6/07/2012

G20 'kettling' commander among 45 officers to be charged

Misconduct charges are expected against 45 Toronto police officers involved in the G20 summit two years ago, including five senior officers, one of them the commander who gave the notorious order to "kettle" protesters.

The 2010 G-20 Toronto summit protests began one week ahead of the summit of the leaders of the G-20 on 26-27 June in Toronto, Ontario, Canada. The protests were for various causes, including poverty and capitalism.

A copy of an investigative report by the provincial watchdog agency, the Office of the Independent Police Review Director, was provided to CBC News by one of the 37 people who filed complaints about their treatment during the kettling incident.

The report says some of the responsibility for detaining several hundred people for four hours in the rain goes all the way to the top, to Toronto police Chief Bill Blair and Deputy Chief Tony Warr, though it falls short of mandating charges against them.

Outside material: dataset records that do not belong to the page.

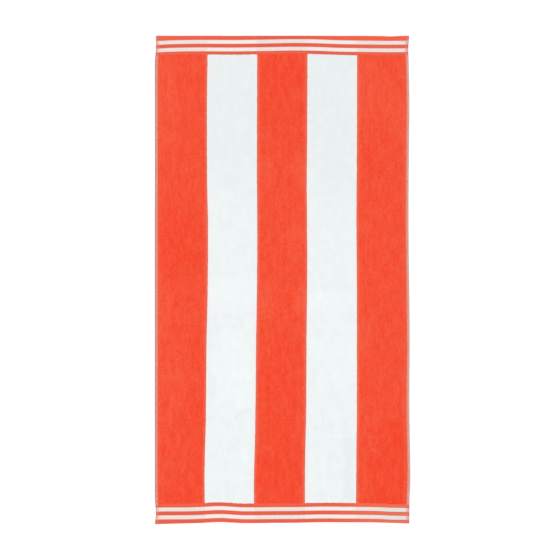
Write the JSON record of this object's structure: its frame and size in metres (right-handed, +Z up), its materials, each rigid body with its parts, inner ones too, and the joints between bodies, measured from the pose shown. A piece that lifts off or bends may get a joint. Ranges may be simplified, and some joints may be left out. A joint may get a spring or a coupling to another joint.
{
  "type": "beach towel",
  "caption": "Flat rectangular cotton beach towel with wide lengthwise coral and white stripes, flat-woven banded end borders and sewn hems.",
  "frame": {"origin": "centre of the towel's box at its flat underside", "axes": "+Z up out of the sheared face, +Y along the towel's length towards the top end, +X across its width"},
  "size_m": [0.8656, 1.6546, 0.0053],
  "materials": {
    "coral_cotton": "sheared cotton velour, coral yarn",
    "white_cotton": "sheared cotton velour, white yarn",
    "border_weave": "flat-woven cotton border, coral with white cross bands",
    "salmon_hem": "flat-woven cotton side hem, coral and white yarns mixed",
    "sewing_thread": "matt spun sewing thread"
  },
  "bodies": {
    "root": {"towel": "coral_cotton"}
  },
  "joints": []
}
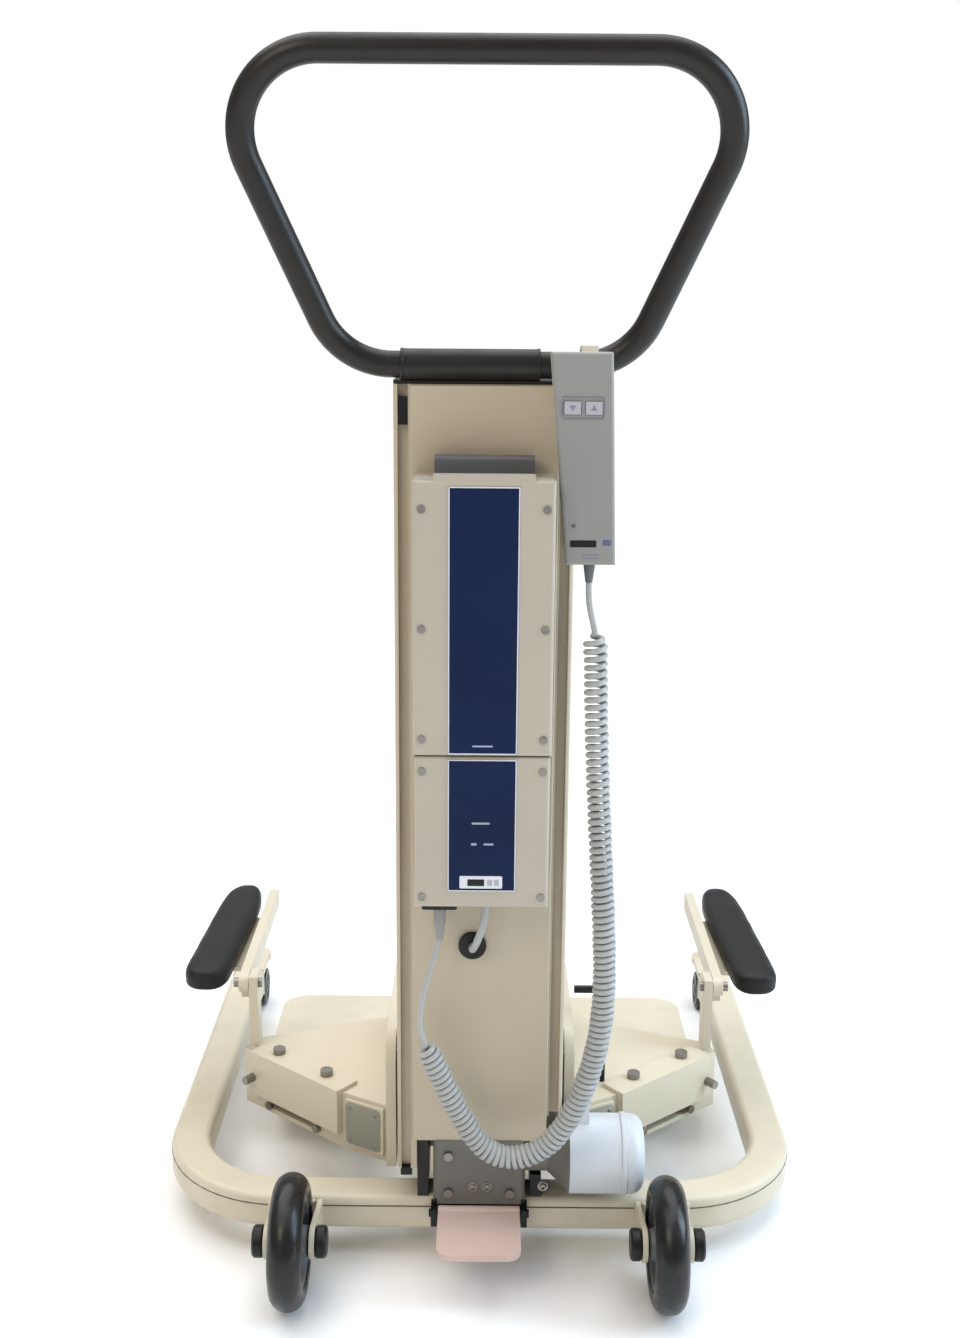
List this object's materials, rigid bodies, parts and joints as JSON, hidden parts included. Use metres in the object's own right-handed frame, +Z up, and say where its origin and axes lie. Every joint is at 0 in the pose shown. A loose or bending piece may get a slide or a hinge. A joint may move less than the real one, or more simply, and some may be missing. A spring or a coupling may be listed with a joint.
{
  "type": "sit to stand lift",
  "caption": "Battery-powered sit to stand lift: U-shaped wheeled chassis, mast with a lifting carriage and fold-up armrests, loop push handle, handset on a curly cord.",
  "frame": {"origin": "centre of the footprint at floor level, half way between the backs of the rear wheels and the front castor brackets", "axes": "+Z up, +Y forward to the patient, +X to the right as the carer stands behind the push handle"},
  "size_m": [0.658, 0.7324, 1.1287],
  "materials": {
    "cream_paint": "smooth powder coat",
    "beige_paint": "fine textured powder coat",
    "black_coat": "satin plastic coating",
    "black_plastic": "moulded",
    "case_plastic": "fine spark texture",
    "label_blue": "satin film",
    "dark_grey_plastic": "moulded",
    "handset_grey": "satin",
    "handset_cream": "satin",
    "key_grey": "soft touch",
    "cord_grey": "PVC sheath",
    "tyre": "smooth",
    "pad_black": "leather-grained foam skin",
    "pedal_pink": "semi-gloss",
    "gear_grey": "cast and painted",
    "motor_grey": "semi-gloss",
    "steel": "zinc plated",
    "bronze": "turned",
    "board_green": "printed board",
    "cell_grey": "moulded"
  },
  "bodies": {
    "chassis": {"chassis_tube": "cream_paint", "castor_brackets": "cream_paint", "wheel_forks": "cream_paint", "rear_axles": "black_plastic", "footplate": "cream_paint", "mast_column": "beige_paint", "mast_end_fittings": "black_plastic", "mast_base": "black_coat", "rear_cover": "beige_paint", "handle_loop": "black_coat", "handle_saddle": "black_coat", "frame_fasteners": "steel", "control_case": "case_plastic", "control_cover": "case_plastic", "control_label": "label_blue", "control_board": "board_green", "handset_socket": "black_plastic", "cord_plug": "dark_grey_plastic", "cable_grommet": "black_plastic", "actuator_cable": "cord_grey", "gearbox_housing": "gear_grey", "drive_motor": "motor_grey", "screw_top_bearing": "steel", "pedal_bracket": "black_plastic", "cord_lower": "cord_grey", "cord_coil": "cord_grey", "cord_upper": "cord_grey"},
    "battery": {"battery_case": "case_plastic", "battery_cover": "case_plastic", "battery_label": "label_blue", "battery_screws": "steel", "battery_cells": "cell_grey", "battery_handle": "dark_grey_plastic"},
    "pedal": {"foot_pedal": "pedal_pink"},
    "screw": {"lead_screw": "steel", "worm_wheel": "bronze"},
    "carriage": {"carriage_frame": "cream_paint", "carriage_rollers": "steel", "lead_nut": "bronze", "wings": "cream_paint", "clamp_strips": "cream_paint", "wing_bolts": "steel", "hinge_pins": "steel", "strap_post": "black_coat"},
    "armrest_left": {"arm_beam_left": "cream_paint", "arm_pad_left": "pad_black"},
    "armrest_right": {"arm_beam_right": "cream_paint", "arm_pad_right": "pad_black"},
    "wheel_left": {"rear_wheel_left": "tyre"},
    "wheel_right": {"rear_wheel_right": "tyre"},
    "castor_left": {"castor_swivel_left": "dark_grey_plastic"},
    "castor_right": {"castor_swivel_right": "dark_grey_plastic"},
    "castor_roller_left": {"castor_wheels_left": "tyre"},
    "castor_roller_right": {"castor_wheels_right": "tyre"},
    "handset": {"handset_rear_shell": "handset_grey", "handset_front_shell": "handset_cream", "handset_strain_relief": "dark_grey_plastic"},
    "key_up": {"handset_key_up": "key_grey"},
    "key_down": {"handset_key_down": "key_grey"}
  },
  "joints": [
    {"name": "lift", "type": "slide", "parent": "chassis", "child": "carriage", "axis": [0, 0, 1], "range_m": [0, 0.5]},
    {"name": "screw_spin", "type": "hinge", "parent": "chassis", "child": "screw", "pos_m": [0, -0.20375, 0.4], "axis": [0, 0, 1], "range_deg": [-20, 11270]},
    {"name": "battery_lift_off", "type": "slide", "parent": "chassis", "child": "battery", "axis": [0, 0, 1], "range_m": [0, 0.03]},
    {"name": "pedal_press", "type": "hinge", "parent": "chassis", "child": "pedal", "pos_m": [0, -0.24675, 0.057], "axis": [1, 0, 0], "range_deg": [0, 15], "stiffness_Nm_per_rad": 2, "springref_deg": -17.19},
    {"name": "handset_lift_off", "type": "slide", "parent": "chassis", "child": "handset", "axis": [0, 0, 1], "range_m": [0, 0.05]},
    {"name": "key_up_press", "type": "slide", "parent": "handset", "child": "key_up", "axis": [0, 1, 0], "range_m": [0, 0.0015], "stiffness_N_per_m": 400, "springref_m": -0.001},
    {"name": "key_down_press", "type": "slide", "parent": "handset", "child": "key_down", "axis": [0, 1, 0], "range_m": [0, 0.0015], "stiffness_N_per_m": 400, "springref_m": -0.001},
    {"name": "armrest_fold_left", "type": "hinge", "parent": "carriage", "child": "armrest_left", "pos_m": [-0.251, -0.05575, 0.21], "axis": [1, 0, 0], "range_deg": [0, 90]},
    {"name": "wheel_spin_left", "type": "hinge", "parent": "chassis", "child": "wheel_left", "pos_m": [-0.178, -0.30375, 0.0625], "axis": [1, 0, 0], "continuous": true},
    {"name": "castor_turn_left", "type": "hinge", "parent": "chassis", "child": "castor_left", "pos_m": [-0.307, 0.34425, 0.06], "axis": [0, 0, 1], "continuous": true},
    {"name": "castor_roll_left", "type": "hinge", "parent": "castor_left", "child": "castor_roller_left", "pos_m": [-0.307, 0.32625, 0.025], "axis": [1, 0, 0], "continuous": true},
    {"name": "armrest_fold_right", "type": "hinge", "parent": "carriage", "child": "armrest_right", "pos_m": [0.251, -0.05575, 0.21], "axis": [1, 0, 0], "range_deg": [0, 90]},
    {"name": "wheel_spin_right", "type": "hinge", "parent": "chassis", "child": "wheel_right", "pos_m": [0.178, -0.30375, 0.0625], "axis": [1, 0, 0], "continuous": true},
    {"name": "castor_turn_right", "type": "hinge", "parent": "chassis", "child": "castor_right", "pos_m": [0.307, 0.34425, 0.06], "axis": [0, 0, 1], "continuous": true},
    {"name": "castor_roll_right", "type": "hinge", "parent": "castor_right", "child": "castor_roller_right", "pos_m": [0.307, 0.32625, 0.025], "axis": [1, 0, 0], "continuous": true}
  ],
  "couplings": [
    {"joint": "screw_spin", "follows": "lift", "rad_per_m": 392.7}
  ]
}
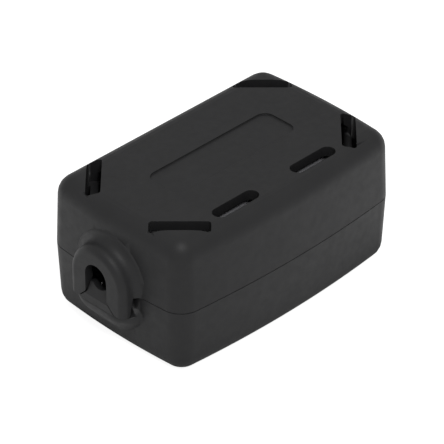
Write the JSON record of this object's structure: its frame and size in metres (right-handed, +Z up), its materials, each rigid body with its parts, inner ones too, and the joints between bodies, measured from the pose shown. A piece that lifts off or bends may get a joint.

But the report says operational responsibility lies with Supt. Mark Fenton, one of two Toronto officers who served as "incident commanders" during the G20 and had control of officers in streets. He is expected to face two charges: discreditable conduct and unlawful use of authority.

Fenton's order to keep the group of protesters, bystanders and even some journalists boxed in at Queen Street West and Spadina Avenue "in a severe rain storm that included thunder and lightning was unreasonable, unnecessary and unlawful," according to the document. It violated the detainees' constitutional right against arbitrary detention and was negligent, the 276-page report says.